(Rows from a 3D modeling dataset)
+++

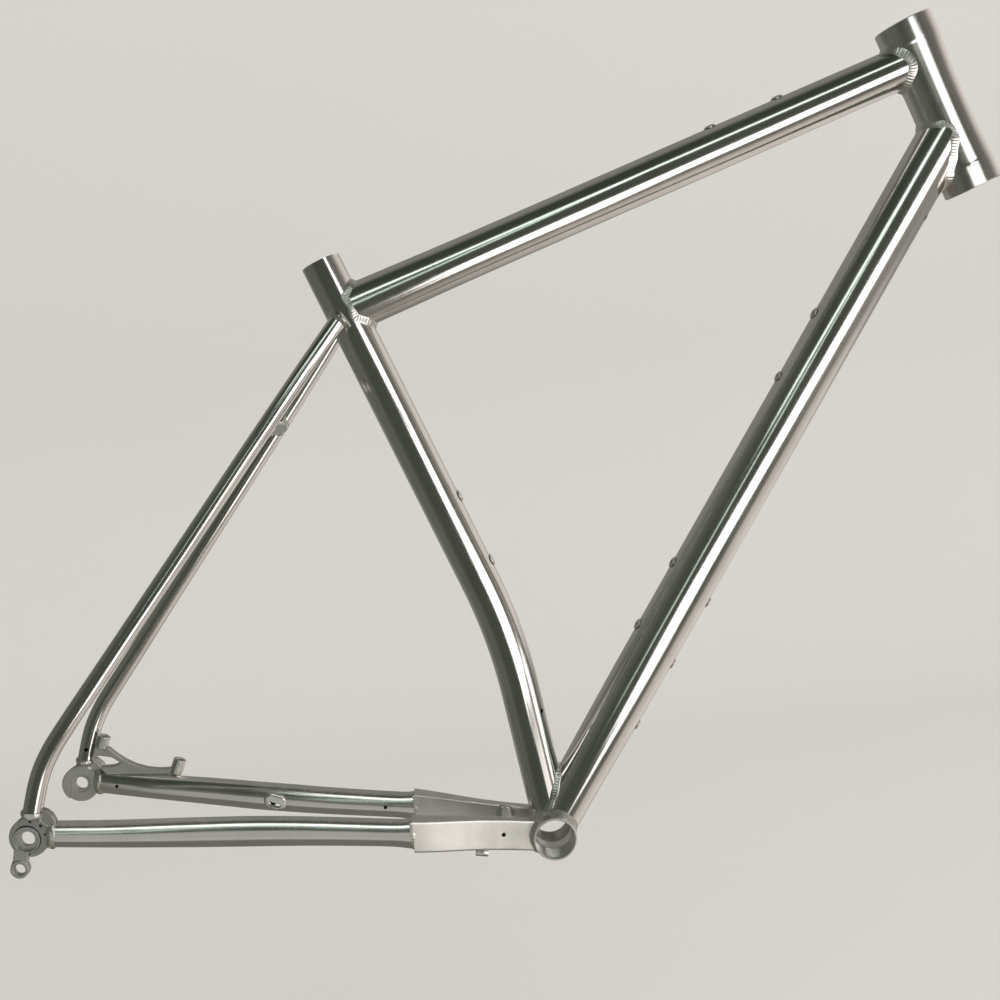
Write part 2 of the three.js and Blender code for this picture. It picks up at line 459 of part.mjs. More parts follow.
// replaceable derailleur hanger, seated in the right dropout
{
  const x0 = AXLE[0], z0 = AXLE[1];
  const ring = rod(V(x0, -74.3, z0), V(x0, -80, z0), 11.3, 28);
  const eye = V(-449.4, 0, 44.4);
  const arm = plate([[x0 - 10.8, z0 - 3], [x0 + 2.2, z0 - 3], [x0 + 0.2, z0 - 12.5], [x0 - 1.4, z0 - 18.5], [x0 - 3.8, z0 - 23.2], [x0 - 15.6, z0 - 20.6], [x0 - 13.0, z0 - 15.4], [x0 - 11.8, z0 - 10]], -80, -74.3);
  const lug = rod(V(eye.x, -73.4, eye.z), V(eye.x, -80.6, eye.z), 7.6, 22);
  let h = ring.add(arm).add(lug);
  h = h.subtract(rod(V(x0, -76.4, z0), V(x0, -90, z0), 9.8, 24)).subtract(rod(V(x0, -60, z0), V(x0, -90, z0), AXLE_R, 20));
  h = h.subtract(rod(V(eye.x, -60, eye.z), V(eye.x, -90, eye.z), 4.6, 18));
  add('derailleur_hanger', largest(h), MACHINED);
}

export default group;
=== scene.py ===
import math

import bpy
import numpy as np
from mathutils import Matrix, Vector


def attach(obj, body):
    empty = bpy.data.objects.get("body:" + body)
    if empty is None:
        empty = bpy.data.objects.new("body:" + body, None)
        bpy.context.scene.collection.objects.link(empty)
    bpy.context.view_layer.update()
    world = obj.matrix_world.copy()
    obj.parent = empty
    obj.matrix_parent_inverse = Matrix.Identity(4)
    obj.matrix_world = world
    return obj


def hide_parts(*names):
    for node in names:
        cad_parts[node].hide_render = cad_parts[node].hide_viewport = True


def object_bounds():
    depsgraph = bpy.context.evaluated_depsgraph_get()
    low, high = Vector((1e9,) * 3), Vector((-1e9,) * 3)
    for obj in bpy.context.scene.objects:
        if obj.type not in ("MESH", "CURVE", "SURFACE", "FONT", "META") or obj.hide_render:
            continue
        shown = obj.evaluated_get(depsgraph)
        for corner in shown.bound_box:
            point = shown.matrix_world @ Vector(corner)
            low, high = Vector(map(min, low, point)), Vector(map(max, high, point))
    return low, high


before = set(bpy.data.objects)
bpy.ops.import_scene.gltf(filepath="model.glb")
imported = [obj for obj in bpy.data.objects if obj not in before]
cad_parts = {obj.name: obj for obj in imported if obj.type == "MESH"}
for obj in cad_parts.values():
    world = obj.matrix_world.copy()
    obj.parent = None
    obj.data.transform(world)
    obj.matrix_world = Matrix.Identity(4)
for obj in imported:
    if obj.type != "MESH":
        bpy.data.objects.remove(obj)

cad_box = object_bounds()
MM = 0.001
LIMIT_LO, LIMIT_HI = np.array(cad_box[0]) / MM, np.array(cad_box[1]) / MM

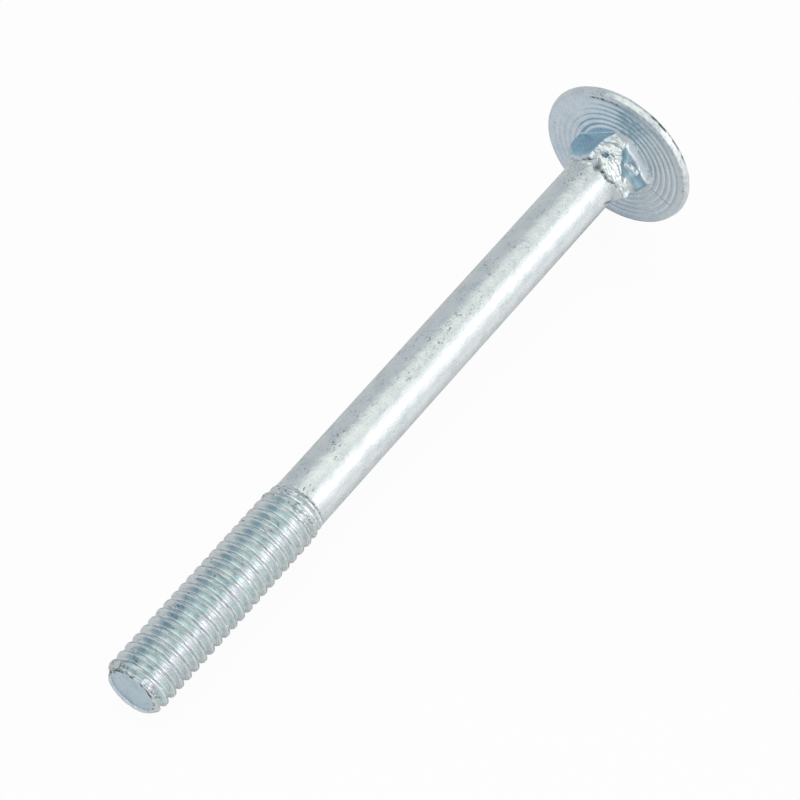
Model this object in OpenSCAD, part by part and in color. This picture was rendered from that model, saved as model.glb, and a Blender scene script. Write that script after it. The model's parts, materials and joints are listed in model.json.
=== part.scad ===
// Carriage bolt, M6 x 70: a mushroom head with turned rings under it, a forged square neck,
// a plain shank that is thinner than the thread, and a rolled metric thread.
// It is drawn upright, with the bearing face of the head at z = 0 and the tip below it,
// and then laid on its side as it comes to rest: on the rim of the head and the thread's end.

/* [Length] */
// From the bearing face of the head to the tip
length = 70; // [45:5:120]
// From the tip to where the thread has run out
thread_len = 22.4; // [14:0.2:36]

/* [Head] */
// Diameter of the head
head_d = 15.5; // [14.4:0.1:17]
// Thickness of the rim, from the bearing face to where the crown starts
rim_t = 0.95; // [0.85:0.05:1.4]
// Rounding of the rim, above and below
rim_round = 0.4; // [0.25:0.05:0.42]
// Radius of the crown
crown_r = 14.2; // [10:0.2:20]

/* [Rings under the head] */
// How many turned rings the bearing face has
rings = 6; // [0:1:6]
// Radius of the innermost ring
ring_first_r = 3.8; // [3.7:0.05:3.85]
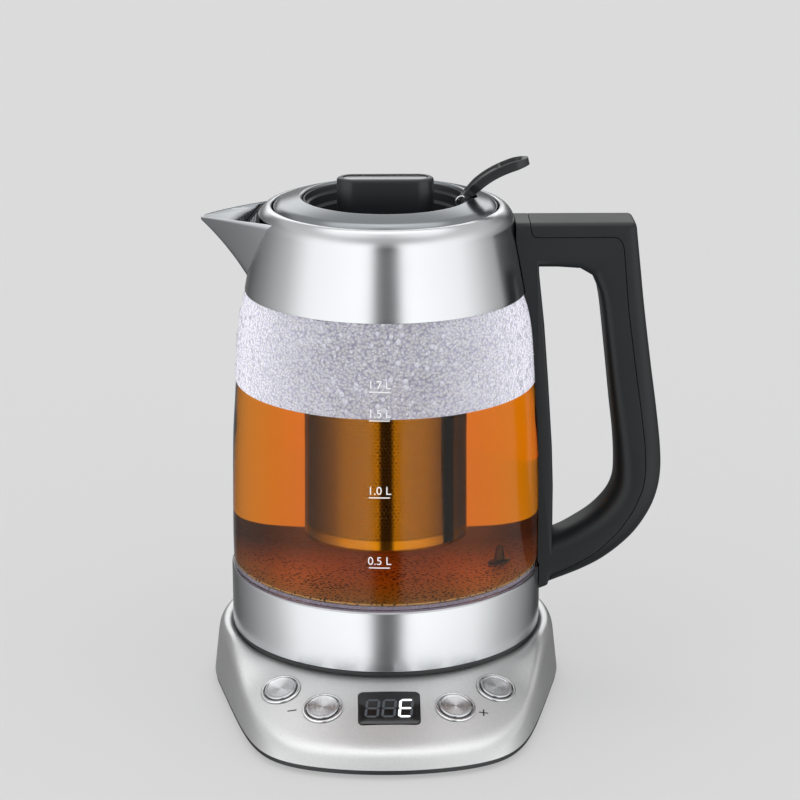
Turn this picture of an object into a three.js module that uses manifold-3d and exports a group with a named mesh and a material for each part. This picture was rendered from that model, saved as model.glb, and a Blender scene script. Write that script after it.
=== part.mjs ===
// Automatic tea maker: a cordless glass jug with a hanging tea strainer, on a base with a sloped control panel.
// Millimetres, +Z up. The spout points to -X, the handle to +X and the control panel to -Y.
// The jug's pieces are drawn from the jug's own underside, and its group lifts them onto the base plate.

import * as THREE from "three";
import { mergeVertices } from "three/addons/utils/BufferGeometryUtils.js";
import Module from "manifold-3d";

const wasm = await Module();
wasm.setup();

// Shared clearances and facet counts
const gap = 0.3;
const overrun = 2;
const bigFacets = 24;
const midFacets = 20;
const smallFacets = 16;
const tinyFacets = 10;

// Jug
const jugRadius = 74;
const jugHeight = 206;
const bandHeight = 32;
const collarHeight = 40;
const sheetWall = 0.8;
const glassInset = 0.8;
const glassWall = 2.8;
const glassLap = 8;
const underLift = 5.5;

// Base housing
const plateHeight = 27.5;
const plateInset = 1.5;
const plateRadius = jugRadius - plateInset;
const baseMargin = 9.3;
const baseRadius = jugRadius + baseMargin;
const panelReach = 48.8;
const baseFront = jugRadius + panelReach;
const baseWall = 2.2;
const footHeight = 1.6;
const footRadius = 6;
const trimHeight = 1.2;
const skirtTaper = 2.2;
const rimRise = 2.6;
const panelSlope = THREE.MathUtils.degToRad(21);
const panelRoll = 2.1;
const coneRise = 3.9;
const coneTopRadius = 37.6;
const coneFootRadius = 45.1;
const skirtFoot = footHeight + trimHeight + 2 * gap;

// Round connector between base and jug
const towerRadius = 17.8;
const towerHeight = 12.6;
const discRadius = 29.2;
const socketWall = 5.4;

// Lid and strainer
const lidRadius = 52;
const lidBore = 39.5;
const lidRise = 4;
const lidGap = 0.8;
const shoulderWidth = 13;
const strainerBore = 33.7;
const basketRadius = 28.5;
const basketLift = 13;

// Spout, handle and lever
const spoutReach = 19.5;
const spoutHalfWidth = 29.5;
const handleReach = 57.2;
const handleFoot = 19.3;
const handleDrop = 7;
const handleStand = 8.2;
const handleWidth = 27;
const leverLength = 32;
const leverWidth = 11;
const leverThickness = 4.6;

// Controls
const buttonRadius = 7.8;
const buttonTravel = 1.2;
const displayWidth = 27.8;
const displayLength = 20.7;
const boardDepth = 8.2;
const boardThickness = 1.6;

// Joining, cutting and skinning

function solid(geometry) {
  geometry.deleteAttribute("normal");
  geometry.deleteAttribute("uv");
  const merged = mergeVertices(geometry);
  const index = merged.index.array;
  const triangles = [];
  for (let i = 0; i < index.length; i += 3) {
    const [a, b, c] = [index[i], index[i + 1], index[i + 2]];
    if (a !== b && b !== c && c !== a) triangles.push(a, b, c);
  }
  return new wasm.Manifold(new wasm.Mesh({
    numProp: 3,
    vertProperties: merged.attributes.position.array,
    triVerts: new Uint32Array(triangles),
  }));
}

function geometryOf(body) {
  const mesh = body.getMesh();
  const geometry = new THREE.BufferGeometry();
  geometry.setAttribute("position", new THREE.BufferAttribute(mesh.vertProperties, mesh.numProp));
  geometry.setIndex(new THREE.BufferAttribute(mesh.triVerts, 1));
  geometry.computeVertexNormals();
  return geometry;
}

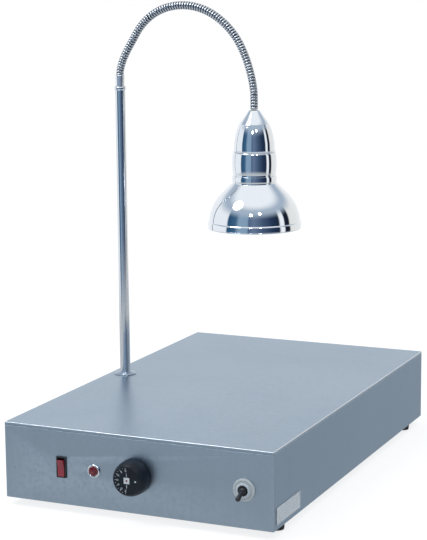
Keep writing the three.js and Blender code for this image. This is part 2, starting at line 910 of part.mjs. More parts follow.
let carrier = group(product, postX, postY, firstBallZ);
carrier.rotation.y = radians(neckLean);
neckTurns.forEach((degrees, i) => {
  const turn = radians(degrees);
  piece(carrier, `gooseneck_${i + 1}`, neckSegment(turn), chrome);
  const end = new Bend(neckBend, turn).getPoint(1);
  carrier = group(carrier, end.x, 0, end.z);
  carrier.rotation.y = turn;
});

// ---------------------------------------------------------------- lamp

// The lamp hangs straight down, so its local Z points at the table.
const leanOfLamp = neckTurns.reduce((sum, turn) => sum + turn, neckLean);
carrier.rotation.y += radians(180 - leanOfLamp);
const lamp = carrier;

const capTop = lampFerruleLength + gap;
const capBottom = capTop + capLength;
const shadeTop = capBottom + gap;
const neckStepAt = shadeTop + neckPartLength;
const bellTop = neckStepAt + 12;
const bellBottom = bellTop + bellLength;
const rimBottom = bellBottom + rimHeight;
const spigotEnd = lampFerruleLength + spigotLength;
const holderTop = spigotEnd - 6;
const holderFlangeTop = shadeTop + shadeWall + gap;
const holderBottom = holderFlangeTop + 8;
const bulbBaseEnd = shadeTop;
const bulbNeckTop = bulbBaseEnd + gap;
const bulbFace = rimBottom - bulbSetback;

function lampFerrule() {
  const stem = turned([
    [0, 0],
    [neckRadius, 0],
    [neckRadius + 0.8, 6],
    [lampFerruleRadius, lampFerruleLength - 2],
    [lampFerruleRadius, lampFerruleLength],
    [spigotRadius, lampFerruleLength],
    [spigotRadius, spigotEnd],
    [0, spigotEnd],
  ], 16);
  return cut(stem, ball(cupRadius, cupSides), disc(neckBore, -1, spigotEnd + 1, 10));
}

// A closed outline from a line of outer points and the same line moved in by a wall.
function walled(outline, wall) {
  return [...outline, ...insideOf(outline, wall).reverse()];
}

function lampCap() {
  const shoulder = capTop + capShoulderDrop;
  const bend = new THREE.CubicBezierCurve(
    new THREE.Vector2(capShoulderRadius, shoulder),
    new THREE.Vector2(capShoulderRadius + 3.5, shoulder + 5),
    new THREE.Vector2(neckPartRadius - 3.6, shoulder + 11),
    new THREE.Vector2(neckPartRadius - 3, shoulder + 18),
  ).getPoints(4).map(({ x, y }) => [x, y]);
  const outline = [
    [spigotRadius + gap, capTop],
    [lampFerruleRadius + 0.5, capTop],
    ...bend,
    [neckPartRadius - 1.2, capBottom],
  ];
  return turnedRing(walled(outline, shadeWall), 28);
}

// The shade: an inner flange that the lampholder clamps, a stepped neck, the bell and its rim.
function lampShade() {
  const bell = new THREE.CubicBezierCurve(
    new THREE.Vector2(bellTopRadius, bellTop),
    new THREE.Vector2(bellTopRadius + 15.9, bellTop + 20.5),
    new THREE.Vector2(bellRadius, bellBottom - 20),
    new THREE.Vector2(bellRadius, bellBottom),
  ).getPoints(6).map(({ x, y }) => [x, y]);
  const outline = [
    [neckPartRadius, shadeTop],
    [neckPartRadius, neckStepAt],
    [neckPartRadius + neckPartStep, neckStepAt + 1],
    [neckPartRadius + neckPartStep + 0.6, bellTop - 3.5],
    ...bell,
    [rimRadius, bellBottom + 1.5],
    [rimRadius, rimBottom],
  ];
  const shell = turnedRing(walled(outline, shadeWall), 28);
  const flange = ring(holderRadius + 1, neckPartRadius - 0.2, shadeTop, shadeTop + shadeWall, 28);
  return join(shell, flange);
}

function lampholder() {
  const thread = bulbBaseRadius + 0.9;
  return turnedRing([
    [spigotRadius + gap, holderTop],
    [holderRadius - 1.5, holderTop],
    [holderRadius, holderTop + 2],
    [holderRadius, holderFlangeTop],
    [holderFlangeRadius, holderFlangeTop],
    [holderFlangeRadius, holderFlangeTop + 4],
    [holderRadius, holderFlangeTop + 4],
    [holderRadius, holderBottom],
    [thread, holderBottom],
    [thread, spigotEnd + 5],
    [3, spigotEnd + 5],
    [3, spigotEnd + 1],
    [spigotRadius + gap, spigotEnd + 1],
  ]);
}

function bulbBase() {
  const tip = spigotEnd + 6;
  return turned([
    [0, tip],
    [5, tip],
    [bulbBaseRadius, tip + 5],
    [bulbBaseRadius, bulbBaseEnd],
    [bulbBaseRadius - 1, bulbBaseEnd],
    [bulbBaseRadius - 1, tip + 6],
    [4.5, tip + 1.2],
    [0, tip + 1.2],
  ]);
}

// A reflector bulb: straight neck, flare that follows the shade, slightly domed face.
function bulbGlass() {
  const flare = new THREE.CubicBezierCurve(
    new THREE.Vector2(bulbNeckRadius, holderBottom + 3),
    new THREE.Vector2(bulbNeckRadius + 6, bellTop - 4),
    new THREE.Vector2(bulbRadius - 1, bulbFace - 36),
    new THREE.Vector2(bulbRadius, bulbFace - 13),
  ).getPoints(6).map(({ x, y }) => [x, y]);
  const outline = [
    [bulbNeckRadius, bulbNeckTop],
    ...flare,
    [bulbRadius - 2, bulbFace - 6],
    [bulbRadius - 9, bulbFace - 2.5],
    [bulbRadius / 2, bulbFace - 0.6],
    [0, bulbFace],
  ];
  return turnedRing(walled(outline, bulbSheet), 24);
}

piece(lamp, "lamp_ferrule", lampFerrule(), chrome);
piece(lamp, "lamp_cap", lampCap(), chrome);
piece(lamp, "lamp_shade", lampShade(), chrome);
piece(lamp, "lampholder", lampholder(), ceramic);
piece(lamp, "bulb_base", bulbBase(), brass);
piece(lamp, "bulb_glass", bulbGlass(), frostedGlass);

export default product;
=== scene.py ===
import json
import math
import bmesh
import bpy
from mathutils import Matrix, Vector


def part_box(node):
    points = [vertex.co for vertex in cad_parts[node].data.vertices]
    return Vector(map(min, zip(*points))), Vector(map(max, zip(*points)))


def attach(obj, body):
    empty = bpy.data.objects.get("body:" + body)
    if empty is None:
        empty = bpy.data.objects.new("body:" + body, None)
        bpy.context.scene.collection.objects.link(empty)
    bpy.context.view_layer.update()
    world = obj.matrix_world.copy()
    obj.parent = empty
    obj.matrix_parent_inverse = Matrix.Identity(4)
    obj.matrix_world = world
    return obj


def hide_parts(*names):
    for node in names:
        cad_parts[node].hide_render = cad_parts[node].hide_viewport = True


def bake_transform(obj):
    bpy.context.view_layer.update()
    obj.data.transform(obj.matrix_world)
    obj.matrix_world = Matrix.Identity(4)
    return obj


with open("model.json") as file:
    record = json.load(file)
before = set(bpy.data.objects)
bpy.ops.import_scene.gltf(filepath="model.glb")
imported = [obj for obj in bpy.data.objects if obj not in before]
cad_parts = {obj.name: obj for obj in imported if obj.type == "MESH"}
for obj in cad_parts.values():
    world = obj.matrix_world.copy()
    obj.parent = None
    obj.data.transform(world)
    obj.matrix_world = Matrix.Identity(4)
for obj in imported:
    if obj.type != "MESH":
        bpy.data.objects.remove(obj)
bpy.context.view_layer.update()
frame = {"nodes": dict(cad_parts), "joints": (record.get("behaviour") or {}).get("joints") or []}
print("frame loaded:", len(frame["nodes"]), "nodes")

# The camera stands a little above the lamp, to the right of the controls.
view = {
    "place": (1.0127, -2.2977, 0.7398),
    "yaw": 24.318, "pitch": 9.949, "roll": 0.526,   # degrees
    "lens": 112.09,
}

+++

Transcribe, exactly and exclusively, the run of lines that opens with the line bearing "eye.z), 4.6, 18));" and closes with the line bearing "for corner in".

> Task response:
  h = h.subtract(rod(V(eye.x, -60, eye.z), V(eye.x, -90, eye.z), 4.6, 18));
  add('derailleur_hanger', largest(h), MACHINED);
}

export default group;
=== scene.py ===
import math

import bpy
import numpy as np
from mathutils import Matrix, Vector


def attach(obj, body):
    empty = bpy.data.objects.get("body:" + body)
    if empty is None:
        empty = bpy.data.objects.new("body:" + body, None)
        bpy.context.scene.collection.objects.link(empty)
    bpy.context.view_layer.update()
    world = obj.matrix_world.copy()
    obj.parent = empty
    obj.matrix_parent_inverse = Matrix.Identity(4)
    obj.matrix_world = world
    return obj


def hide_parts(*names):
    for node in names:
        cad_parts[node].hide_render = cad_parts[node].hide_viewport = True


def object_bounds():
    depsgraph = bpy.context.evaluated_depsgraph_get()
    low, high = Vector((1e9,) * 3), Vector((-1e9,) * 3)
    for obj in bpy.context.scene.objects:
        if obj.type not in ("MESH", "CURVE", "SURFACE", "FONT", "META") or obj.hide_render:
            continue
        shown = obj.evaluated_get(depsgraph)
        for corner in shown.bound_box:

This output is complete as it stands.